The test to be applied is whether an ordinarily prudent person, in the light of common or ordinary experience, should under the circumstances have reasonably anticipated that a collision would occur as the result of his conduct. 40 Tex.Jur.2d, p. 477, `Negligence', Sec. 21, `Attributed foresight'; Houston Lighting Power Company v. Brooks, 161 Tex. 32, 336 S.W.2d 603 (1960); Mexican Nat. R. Co. v. Mussette, 86 Tex. 708, 26 S.W. 1075 (1894); Texas P.Ry. Co. v. Bigham, 90 Tex. 223, 38 S.W. 162 (1896); and 155 A.L.R. 157, Annotation: `Foreseeability as an element of negligence and proximate cause', supplemented at 100 A.L.R.2d, p. 942.

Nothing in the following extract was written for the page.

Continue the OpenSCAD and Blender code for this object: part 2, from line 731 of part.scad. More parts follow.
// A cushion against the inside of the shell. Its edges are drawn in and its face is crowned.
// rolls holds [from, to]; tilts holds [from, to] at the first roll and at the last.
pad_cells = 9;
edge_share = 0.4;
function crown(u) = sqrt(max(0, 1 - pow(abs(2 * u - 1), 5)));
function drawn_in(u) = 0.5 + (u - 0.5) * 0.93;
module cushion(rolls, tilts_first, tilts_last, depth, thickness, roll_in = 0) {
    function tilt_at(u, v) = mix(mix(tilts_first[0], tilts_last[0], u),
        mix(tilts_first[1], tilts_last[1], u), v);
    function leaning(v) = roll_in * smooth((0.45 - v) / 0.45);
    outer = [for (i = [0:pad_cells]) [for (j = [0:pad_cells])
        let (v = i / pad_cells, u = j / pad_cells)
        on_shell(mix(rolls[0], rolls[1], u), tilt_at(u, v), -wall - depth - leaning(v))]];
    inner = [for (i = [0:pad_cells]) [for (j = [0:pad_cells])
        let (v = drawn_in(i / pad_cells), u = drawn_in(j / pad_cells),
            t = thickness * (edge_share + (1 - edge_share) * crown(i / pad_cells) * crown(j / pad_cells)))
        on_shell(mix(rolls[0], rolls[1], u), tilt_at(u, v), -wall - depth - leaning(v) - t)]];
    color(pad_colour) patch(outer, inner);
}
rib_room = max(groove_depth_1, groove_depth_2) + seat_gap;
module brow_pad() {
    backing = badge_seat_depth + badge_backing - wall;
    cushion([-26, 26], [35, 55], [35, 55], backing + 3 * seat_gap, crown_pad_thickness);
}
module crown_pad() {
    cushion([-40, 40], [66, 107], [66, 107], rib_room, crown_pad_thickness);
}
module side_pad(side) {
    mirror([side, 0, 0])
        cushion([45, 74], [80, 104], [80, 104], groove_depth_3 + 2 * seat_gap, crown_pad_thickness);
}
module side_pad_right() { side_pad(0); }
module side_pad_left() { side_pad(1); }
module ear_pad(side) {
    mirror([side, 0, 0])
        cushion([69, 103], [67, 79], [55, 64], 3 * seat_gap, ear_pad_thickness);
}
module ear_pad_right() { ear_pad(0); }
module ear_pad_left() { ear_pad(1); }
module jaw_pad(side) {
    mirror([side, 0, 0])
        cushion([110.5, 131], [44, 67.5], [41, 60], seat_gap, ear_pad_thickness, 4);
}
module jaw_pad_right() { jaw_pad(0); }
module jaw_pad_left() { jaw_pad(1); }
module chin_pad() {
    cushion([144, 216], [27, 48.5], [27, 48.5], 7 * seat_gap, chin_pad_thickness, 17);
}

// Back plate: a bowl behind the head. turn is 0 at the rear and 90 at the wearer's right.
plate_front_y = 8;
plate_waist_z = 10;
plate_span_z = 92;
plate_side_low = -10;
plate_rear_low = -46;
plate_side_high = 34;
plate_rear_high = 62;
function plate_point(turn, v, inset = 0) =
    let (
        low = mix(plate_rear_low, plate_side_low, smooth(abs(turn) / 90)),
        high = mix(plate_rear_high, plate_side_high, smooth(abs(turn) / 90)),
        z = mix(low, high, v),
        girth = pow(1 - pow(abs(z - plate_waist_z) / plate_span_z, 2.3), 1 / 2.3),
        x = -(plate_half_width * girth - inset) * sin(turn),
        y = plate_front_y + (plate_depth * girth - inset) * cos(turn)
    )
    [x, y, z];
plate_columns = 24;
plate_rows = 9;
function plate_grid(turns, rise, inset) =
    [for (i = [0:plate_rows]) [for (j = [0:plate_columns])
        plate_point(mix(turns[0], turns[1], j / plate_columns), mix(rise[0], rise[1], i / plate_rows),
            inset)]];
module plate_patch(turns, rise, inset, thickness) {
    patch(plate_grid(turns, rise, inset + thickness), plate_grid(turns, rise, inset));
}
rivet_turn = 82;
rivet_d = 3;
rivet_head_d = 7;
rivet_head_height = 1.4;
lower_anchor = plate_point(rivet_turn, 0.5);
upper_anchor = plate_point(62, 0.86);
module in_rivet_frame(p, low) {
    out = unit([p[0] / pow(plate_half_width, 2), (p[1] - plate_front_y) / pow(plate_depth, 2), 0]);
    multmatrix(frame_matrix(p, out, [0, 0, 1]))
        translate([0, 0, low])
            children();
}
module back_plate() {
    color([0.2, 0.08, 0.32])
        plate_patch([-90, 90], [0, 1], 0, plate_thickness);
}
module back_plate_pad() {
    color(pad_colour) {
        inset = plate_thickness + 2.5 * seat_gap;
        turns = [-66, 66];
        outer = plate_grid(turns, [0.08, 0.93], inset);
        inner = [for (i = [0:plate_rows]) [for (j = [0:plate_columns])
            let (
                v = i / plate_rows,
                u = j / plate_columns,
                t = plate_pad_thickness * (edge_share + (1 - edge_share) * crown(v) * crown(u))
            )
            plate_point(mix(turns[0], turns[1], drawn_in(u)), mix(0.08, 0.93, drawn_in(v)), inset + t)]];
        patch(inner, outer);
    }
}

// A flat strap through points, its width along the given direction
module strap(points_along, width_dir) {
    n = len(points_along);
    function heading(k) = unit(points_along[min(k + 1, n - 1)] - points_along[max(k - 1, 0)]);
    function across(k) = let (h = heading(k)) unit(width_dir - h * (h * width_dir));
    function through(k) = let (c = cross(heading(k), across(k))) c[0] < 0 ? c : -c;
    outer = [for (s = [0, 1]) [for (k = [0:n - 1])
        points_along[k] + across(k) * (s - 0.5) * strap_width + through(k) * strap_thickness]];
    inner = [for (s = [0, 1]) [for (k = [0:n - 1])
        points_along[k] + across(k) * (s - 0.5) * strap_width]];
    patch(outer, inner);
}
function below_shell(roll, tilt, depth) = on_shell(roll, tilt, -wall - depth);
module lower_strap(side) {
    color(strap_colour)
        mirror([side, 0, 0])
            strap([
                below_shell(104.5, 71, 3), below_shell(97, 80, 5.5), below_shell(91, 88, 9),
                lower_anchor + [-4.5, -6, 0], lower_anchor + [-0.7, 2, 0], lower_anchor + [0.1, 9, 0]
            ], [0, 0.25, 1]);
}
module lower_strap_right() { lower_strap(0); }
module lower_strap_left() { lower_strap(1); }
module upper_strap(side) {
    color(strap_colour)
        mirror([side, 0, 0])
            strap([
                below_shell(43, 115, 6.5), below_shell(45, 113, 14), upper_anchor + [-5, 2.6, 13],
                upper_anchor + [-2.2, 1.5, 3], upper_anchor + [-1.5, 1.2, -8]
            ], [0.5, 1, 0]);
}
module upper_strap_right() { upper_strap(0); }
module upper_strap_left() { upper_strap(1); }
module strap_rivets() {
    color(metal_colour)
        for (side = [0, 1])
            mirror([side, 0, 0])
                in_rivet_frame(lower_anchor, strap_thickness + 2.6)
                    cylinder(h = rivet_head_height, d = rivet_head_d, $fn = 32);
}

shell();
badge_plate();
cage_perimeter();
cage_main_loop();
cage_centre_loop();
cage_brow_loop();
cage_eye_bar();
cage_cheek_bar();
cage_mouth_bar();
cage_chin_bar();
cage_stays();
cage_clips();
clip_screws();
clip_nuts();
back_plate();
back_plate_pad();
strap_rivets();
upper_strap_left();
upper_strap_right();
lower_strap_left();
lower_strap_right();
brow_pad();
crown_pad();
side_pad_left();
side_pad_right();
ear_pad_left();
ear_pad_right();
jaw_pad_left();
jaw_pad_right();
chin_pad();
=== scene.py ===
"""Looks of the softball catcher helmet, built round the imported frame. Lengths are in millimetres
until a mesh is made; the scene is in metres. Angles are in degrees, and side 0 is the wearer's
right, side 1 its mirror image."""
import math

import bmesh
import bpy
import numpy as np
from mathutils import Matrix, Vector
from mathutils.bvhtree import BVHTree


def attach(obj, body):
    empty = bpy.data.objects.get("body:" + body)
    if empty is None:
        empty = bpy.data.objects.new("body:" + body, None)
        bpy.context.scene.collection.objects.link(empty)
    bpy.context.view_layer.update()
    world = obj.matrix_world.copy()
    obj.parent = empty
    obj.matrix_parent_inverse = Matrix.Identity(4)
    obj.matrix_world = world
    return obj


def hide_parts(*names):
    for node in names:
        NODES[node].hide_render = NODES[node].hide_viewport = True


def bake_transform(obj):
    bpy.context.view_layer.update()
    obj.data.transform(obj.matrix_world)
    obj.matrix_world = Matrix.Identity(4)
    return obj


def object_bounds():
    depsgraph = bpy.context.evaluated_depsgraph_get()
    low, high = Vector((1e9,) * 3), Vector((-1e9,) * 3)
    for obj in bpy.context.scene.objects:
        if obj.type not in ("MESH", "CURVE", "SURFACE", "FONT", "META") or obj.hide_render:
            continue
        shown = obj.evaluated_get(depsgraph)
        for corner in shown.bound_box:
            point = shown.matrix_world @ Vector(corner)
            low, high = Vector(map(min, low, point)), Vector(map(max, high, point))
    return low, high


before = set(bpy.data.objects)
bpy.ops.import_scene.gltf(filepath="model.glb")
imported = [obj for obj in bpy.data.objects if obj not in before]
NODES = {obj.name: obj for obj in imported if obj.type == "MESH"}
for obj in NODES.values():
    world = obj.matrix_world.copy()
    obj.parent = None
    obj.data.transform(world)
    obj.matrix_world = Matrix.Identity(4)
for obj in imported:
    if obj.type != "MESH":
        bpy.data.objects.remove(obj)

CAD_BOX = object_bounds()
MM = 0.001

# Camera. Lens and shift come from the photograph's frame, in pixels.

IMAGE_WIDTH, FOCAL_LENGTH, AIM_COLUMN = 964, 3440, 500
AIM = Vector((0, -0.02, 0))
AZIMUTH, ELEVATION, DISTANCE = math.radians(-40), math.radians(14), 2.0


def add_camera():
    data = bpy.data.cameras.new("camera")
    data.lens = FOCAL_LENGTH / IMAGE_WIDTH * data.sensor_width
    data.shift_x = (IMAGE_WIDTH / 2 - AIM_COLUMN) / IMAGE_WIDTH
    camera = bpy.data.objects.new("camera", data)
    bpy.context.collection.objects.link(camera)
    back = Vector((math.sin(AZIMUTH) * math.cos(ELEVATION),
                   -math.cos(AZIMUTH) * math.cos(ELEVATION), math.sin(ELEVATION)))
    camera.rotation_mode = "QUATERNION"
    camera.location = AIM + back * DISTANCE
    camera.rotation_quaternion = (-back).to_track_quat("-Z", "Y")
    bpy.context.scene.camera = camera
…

It has been stated that `The law of probable cause holds that an injury which is the natural and probable consequence of an act of negligence is actionable and such an act is the proximate cause of the injury. The injury which could not have been foreseen or reasonably anticipated as the probable result of an act of negligence is not actionable, and such an act is either a remote cause, or no cause whatever of the injury.' Ney v. Yellow Cab Co., 2 Ill.2d 74, 117 N.E.2d 74, 51 A.L.R.2d 624 (1954). It is obvious that the Illinois court was speaking of the `event' when it used the term `injury'. In the case under scrutiny the cause is the excess height of the Hertz truck and load striking a properly placed telephone cable. Therefore the operation of the truck with excess in the height of the load could not be a remote cause of that event. The operation of the truck with an excess in the height of the load could not be deemed to have constituted no cause whatever.

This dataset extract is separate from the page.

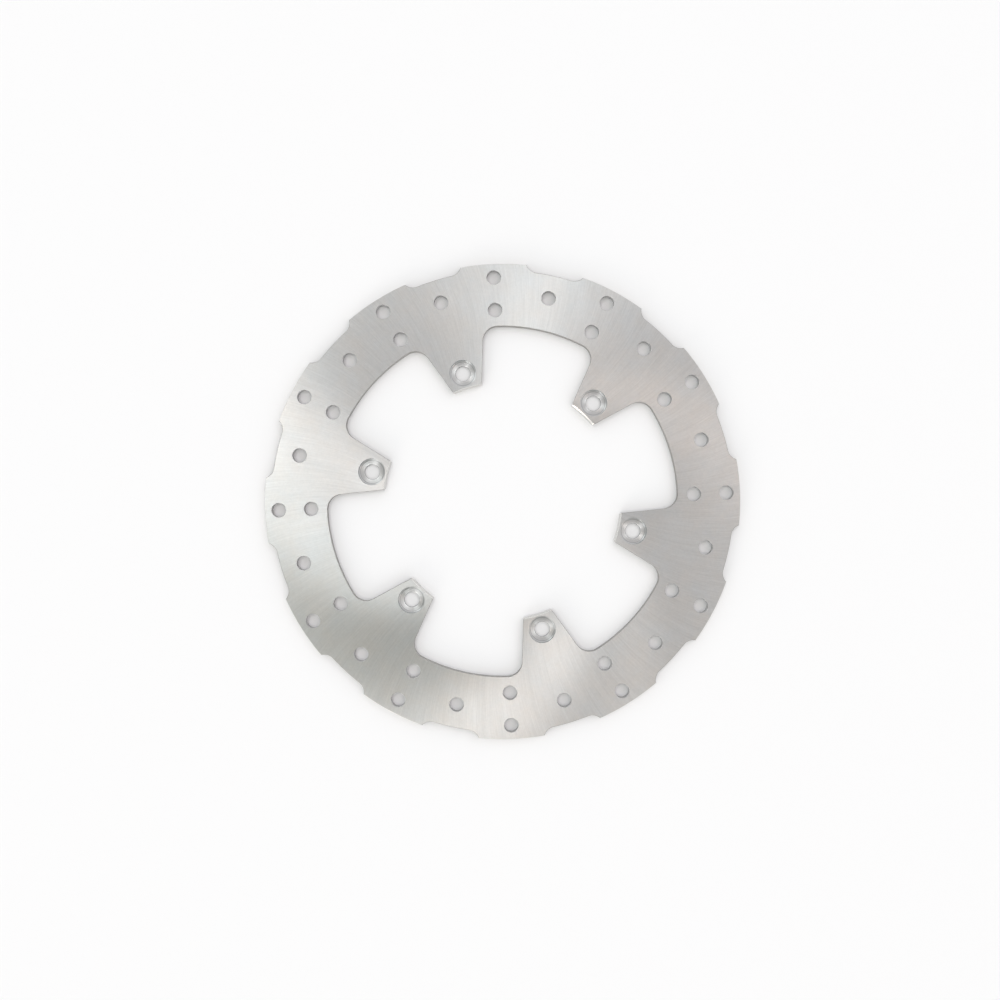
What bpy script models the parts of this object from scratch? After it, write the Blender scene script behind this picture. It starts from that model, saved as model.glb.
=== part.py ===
"""Motorcycle brake disc rotor: one flat plate of brake steel, with a lobed edge, a drilled friction
ring and six lugs that reach inward and are screwed to the wheel hub.

The plate lies flat. The origin is the centre of its hub face, +Z points out of the outer face,
where the screw heads sit, and +Y runs through the middle of a lobe. Lengths are in metres.
"""

import math

import bmesh
import bpy
from mathutils.geometry import delaunay_2d_cdt

MM = 0.001
DEGREE = math.pi / 180
FULL_TURN = 2 * math.pi

# Plate
THICKNESS = 4.0 * MM
OUTER_RADIUS = 120.0 * MM
RING_INNER_RADIUS = 88.65 * MM

# Lobed edge: each recess between two lobes has a floor on its own circle and a filleted end
LOBES = 12
LOBE_HALF_ANGLE = 8.0 * DEGREE
RECESS_DEPTH = 3.3 * MM
RECESS_FILLET = 6.0 * MM

# Drilled holes: a pair on each lobe's centre line, and a single one at each recess
DRILLED_RADIUS = 3.6 * MM
PAIR_RADII = (96.7 * MM, 113.1 * MM)
SINGLE_RADIUS = 105.1 * MM

# Lugs: their tips lie on the locating bore's circle, and they widen outward to the ring
LUGS = 6
FIRST_LUG = 45 * DEGREE
BORE_RADIUS = 59.8 * MM
BORE_CHAMFER = 0.6 * MM
TIP_HALF_WIDTH = 7.3 * MM
TIP_CORNER = 0.6 * MM
FLANK_FLARE = 18.8 * DEGREE
LUG_FILLET = 7.6 * MM

# Screw holes in the lugs: a clearance hole, and a flat seat sunk into the outer face
SCREW_CIRCLE_RADIUS = 67.75 * MM
SCREW_HOLE_RADIUS = 3.75 * MM
SCREW_HOLE_CHAMFER = 0.25 * MM
SEAT_RADIUS = 6.7 * MM
SEAT_DEPTH = 2.4 * MM

# Facets
LOBE_STEPS = 10
RECESS_STEPS = 7
FILLET_STEPS = 6
CORNER_STEPS = 3
RING_STEPS = 24
TIP_STEPS = 6
DRILLED_STEPS = 24
SCREW_STEPS = 32

STEEL_COLOUR = (0.60, 0.60, 0.59, 1.0)
STEEL_ROUGHNESS = 0.35
SMOOTH_ANGLE = 30 * DEGREE

# delaunay_2d_cdt's output type that fills an outline with triangles and leaves out its holes
WITHOUT_HOLES = 2
MERGE_DISTANCE = 1e-7


def polar(radius, angle):
    return radius * math.cos(angle), radius * math.sin(angle)


def arc(centre, radius, start, end, steps):
    """Points on an arc, both ends included."""
    points = []
    for step in range(steps + 1):
        x, y = polar(radius, start + (end - start) * step / steps)
        points.append((centre[0] + x, centre[1] + y))
    return points


def turned(points, angle):
    """The points, turned about the plate's axis."""
    cos, sin = math.cos(angle), math.sin(angle)
    return [(x * cos - y * sin, x * sin + y * cos) for x, y in points]


def circle(centre, radius, steps):
    return arc(centre, radius, 0, FULL_TURN, steps)[:-1]


def outer_outline():
    """The lobed edge. A fillet starts at the lobe's corner and runs into the recess's floor."""
    floor_radius = OUTER_RADIUS - RECESS_DEPTH
    middle = floor_radius + RECESS_FILLET
    to_corner = math.acos(
        (OUTER_RADIUS**2 + middle**2 - RECESS_FILLET**2) / (2 * OUTER_RADIUS * middle)
    )
    sweep = math.acos(
        (middle**2 + RECESS_FILLET**2 - OUTER_RADIUS**2) / (2 * middle * RECESS_FILLET)
    )
    pitch = FULL_TURN / LOBES
    floor_start = LOBE_HALF_ANGLE + to_corner
    towards_axis = floor_start + math.pi

    lobe = arc((0, 0), OUTER_RADIUS, -LOBE_HALF_ANGLE, LOBE_HALF_ANGLE, LOBE_STEPS)
    fillet = arc(
        polar(middle, floor_start),
        RECESS_FILLET,
        towards_axis + sweep,
        towards_axis,
        FILLET_STEPS,
    )
    floor = arc((0, 0), floor_radius, floor_start, pitch - floor_start, RECESS_STEPS)
    far_fillet = [(x, -y) for x, y in reversed(fillet)]
    one = lobe + fillet[1:] + floor[1:] + turned(far_fillet, pitch)[1:-1]
    return [point for lobe in range(LOBES) for point in turned(one, lobe * pitch)]


def beside_flank(offset, radius):
    """The point this far outside the lug's flank, at this distance from the plate's axis.

    The lug points along +X here, and its flank runs outward from the tip's sharp corner.
    """
    along = (math.cos(FLANK_FLARE), math.sin(FLANK_FLARE))
    outward = (-along[1], along[0])
    corner = (math.sqrt(BORE_RADIUS**2 - TIP_HALF_WIDTH**2), TIP_HALF_WIDTH)
    start = [c + offset * o for c, o in zip(corner, outward)]
    forward = start[0] * along[0] + start[1] * along[1]
    run = math.sqrt(forward**2 + radius**2 - start[0] ** 2 - start[1] ** 2) - forward
    return [s + run * a for s, a in zip(start, along)]


def flank_outline(tip_radius):
    """One side of a lug that points along +X: its tip's corner, then the fillet to the ring."""
    outward = FLANK_FLARE + math.pi / 2
    tip = beside_flank(-TIP_CORNER, tip_radius + TIP_CORNER)
    root = beside_flank(LUG_FILLET, RING_INNER_RADIUS - LUG_FILLET)
    tip_angle = math.atan2(tip[1], tip[0])
    root_angle = math.atan2(root[1], root[0])
    corner = arc(tip, TIP_CORNER, tip_angle + math.pi, outward, CORNER_STEPS)
    fillet = arc(root, LUG_FILLET, outward - math.pi, root_angle, FILLET_STEPS)
    return corner + fillet


def inner_outline(tip_radius):
    """The edge that the lugs and the bays between them make."""
    pitch = FULL_TURN / LUGS
    flank = flank_outline(tip_radius)
    tip_angle = math.atan2(flank[0][1], flank[0][0])
    root_angle = math.atan2(flank[-1][1], flank[-1][0])
    tip = arc((0, 0), tip_radius, -tip_angle, tip_angle, TIP_STEPS)
    bay = arc((0, 0), RING_INNER_RADIUS, root_angle, pitch - root_angle, RING_STEPS)
    near_flank = [(x, -y) for x, y in reversed(flank)]
    one = near_flank + tip[1:-1] + flank + bay[1:-1]
    return [p for lug in range(LUGS) for p in turned(one, FIRST_LUG + lug * pitch)]


def inner_sections():
    """The lugs' and bays' wall. Only the lugs' tips have a chamfer, at the outer face."""
    bore = inner_outline(BORE_RADIUS)
    rim = inner_outline(BORE_RADIUS + BORE_CHAMFER)
    return [(bore, 0), (bore, THICKNESS - BORE_CHAMFER), (rim, THICKNESS)]


def drilled_centres():
    pitch = FULL_TURN / LOBES
    for lobe in range(LOBES):
        for radius in PAIR_RADII:
            yield polar(radius, lobe * pitch)
        yield polar(SINGLE_RADIUS, (lobe + 0.5) * pitch)


def screw_centres():
    for lug in range(LUGS):
        yield polar(SCREW_CIRCLE_RADIUS, FIRST_LUG + lug * FULL_TURN / LUGS)


def add_wall(mesh, sections):
    """The wall through these closed outlines, each (points, height), from the hub face up.

    Returns its lowest and highest loops of corners.
    """
    loops = []
    for points, height in sections:
        loops.append([mesh.verts.new((x, y, height)) for x, y in points])
    for lower, upper in zip(loops, loops[1:]):
        for here in range(len(lower)):
            back = here - 1
            mesh.faces.new((lower[back], lower[here], upper[here], upper[back]))
    return loops[0], loops[-1]


def add_flat_face(mesh, loops):
    """The face inside the first loop of corners and outside all the others, in triangles."""
    corners, edges = [], []
    for loop in loops:
        first = len(corners)
        edges += [(first + step, first + (step + 1) % len(loop)) for step in range(len(loop))]
        corners += loop
    places = [corner.co.to_2d() for corner in corners]
    outline = list(range(len(loops[0])))
    filled = delaunay_2d_cdt(places, edges, [outline], WITHOUT_HOLES, MERGE_DISTANCE)
    triangles, sources = filled[2], filled[3]
    for triangle in triangles:
        mesh.faces.new([corners[sources[index][0]] for index in triangle])


def screw_hole_sections(centre):
    """The hub-side clearance hole, its chamfer, and the seat's floor and wall."""
    floor = THICKNESS - SEAT_DEPTH
    steps = (
        (SCREW_HOLE_RADIUS, 0),
        (SCREW_HOLE_RADIUS, floor - SCREW_HOLE_CHAMFER),
        (SCREW_HOLE_RADIUS + SCREW_HOLE_CHAMFER, floor),
        (SEAT_RADIUS, floor),
        (SEAT_RADIUS, THICKNESS),
    )
    return [(circle(centre, radius, SCREW_STEPS), height) for radius, height in steps]


def steel():
    material = bpy.data.materials.new("ground_steel")
    material.use_nodes = True
    shader = material.node_tree.nodes["Principled BSDF"]
    shader.inputs["Base Color"].default_value = STEEL_COLOUR
    shader.inputs["Roughness"].default_value = STEEL_ROUGHNESS
    shader.inputs["Metallic"].default_value = 1.0
    return material


def rotor_disc():
    mesh = bmesh.new()
    hub_face, outer_face = [], []
    outlines = [outer_outline()]
    outlines += [circle(c, DRILLED_RADIUS, DRILLED_STEPS) for c in drilled_centres()]
    walls = [[(outline, 0), (outline, THICKNESS)] for outline in outlines]
    walls.append(inner_sections())
    walls += [screw_hole_sections(centre) for centre in screw_centres()]
    for sections in walls:
        lowest, highest = add_wall(mesh, sections)
        hub_face.append(lowest)
        outer_face.append(highest)
    for loops in (hub_face, outer_face):
        add_flat_face(mesh, loops)
    bmesh.ops.recalc_face_normals(mesh, faces=mesh.faces)

    data = bpy.data.meshes.new("rotor_disc")
    mesh.to_mesh(data)
    mesh.free()
    data.shade_smooth()
    data.set_sharp_from_angle(angle=SMOOTH_ANGLE)
    data.materials.append(steel())
    disc = bpy.data.objects.new("rotor_disc", data)
    bpy.context.scene.collection.objects.link(disc)
    return disc


def main():
    for old in list(bpy.data.objects):
        bpy.data.objects.remove(old)
    rotor_disc()


main()
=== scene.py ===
"""Looks of the motorcycle brake disc rotor: its finely meshed plate, ground and machined steel,
a pale studio floor, soft light and a camera straight above.

Lengths are in metres, in the frame of the CAD part: the origin is the centre of the hub face,
+Z points out of the outer face and +Y runs through the middle of a lobe.
"""

import math

import bmesh
import bpy
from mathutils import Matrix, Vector
from mathutils.geometry import delaunay_2d_cdt


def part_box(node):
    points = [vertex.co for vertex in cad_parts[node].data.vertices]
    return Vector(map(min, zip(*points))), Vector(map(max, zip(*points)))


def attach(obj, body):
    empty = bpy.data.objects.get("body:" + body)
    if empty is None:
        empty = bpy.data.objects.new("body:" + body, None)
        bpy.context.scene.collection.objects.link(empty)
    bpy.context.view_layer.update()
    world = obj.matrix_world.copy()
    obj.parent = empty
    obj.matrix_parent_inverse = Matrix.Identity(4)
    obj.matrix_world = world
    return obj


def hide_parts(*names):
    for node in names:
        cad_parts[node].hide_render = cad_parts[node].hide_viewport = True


MM = 0.001
DEGREE = math.pi / 180
FULL_TURN = 2 * math.pi

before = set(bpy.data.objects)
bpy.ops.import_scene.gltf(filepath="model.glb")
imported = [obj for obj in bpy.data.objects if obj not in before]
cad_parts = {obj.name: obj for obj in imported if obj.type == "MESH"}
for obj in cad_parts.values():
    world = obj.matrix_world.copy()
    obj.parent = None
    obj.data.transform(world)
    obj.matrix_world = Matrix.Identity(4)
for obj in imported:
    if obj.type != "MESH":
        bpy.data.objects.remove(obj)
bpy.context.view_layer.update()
rotor_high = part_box("rotor_disc")[1]

# Plate
THICKNESS = rotor_high.z
OUTER_RADIUS = rotor_high.x
RING_INNER_RADIUS = 88.65 * MM

# Lobed edge
LOBES = 12
LOBE_HALF_ANGLE = 8.0 * DEGREE
RECESS_DEPTH = 3.3 * MM
RECESS_FILLET = 6.0 * MM

# Drilled holes
DRILLED_RADIUS = 3.6 * MM
PAIR_RADII = (96.7 * MM, 113.1 * MM)
SINGLE_RADIUS = 105.1 * MM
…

It is obvious from legislative enactments on mandatory heights of structures, etc., across highways and in the limitations put upon heights of vehicles carrying loads that our Senators and Representatives foresaw the probability of collisions, one with the other. Thereby a guide is supplied to `foreseeability' by a reasonably prudent person, both as related to negligence and proximate cause, excepting when he might encounter some extraordinary circumstance.
The facts and circumstances of the instant case present no extraordinary circumstance. Therefore by the `ordinarily prudent man' test the collision which occurred, or one of similar character, should reasonably have been anticipated by the driver of the Hertz truck. We hold that his negligence amounted to a proximate cause of the collision and damage done to the telephone line as a matter of law.
Judgment is reversed. Judgment is rendered that Southwestern Bell Telephone Company have and recover joint and several judgment from Hertz Equipment Rental Company and Joseph Eugene McMurtrie in the amount of $8,353.88, plus interest thereon at 6% from February 17, 1975 to September 1, 1975, and at 9% per annum thereafter until paid, per V.A.T.S. Art. 5069 — 1.05, `(Interest) — Rate of judgments'.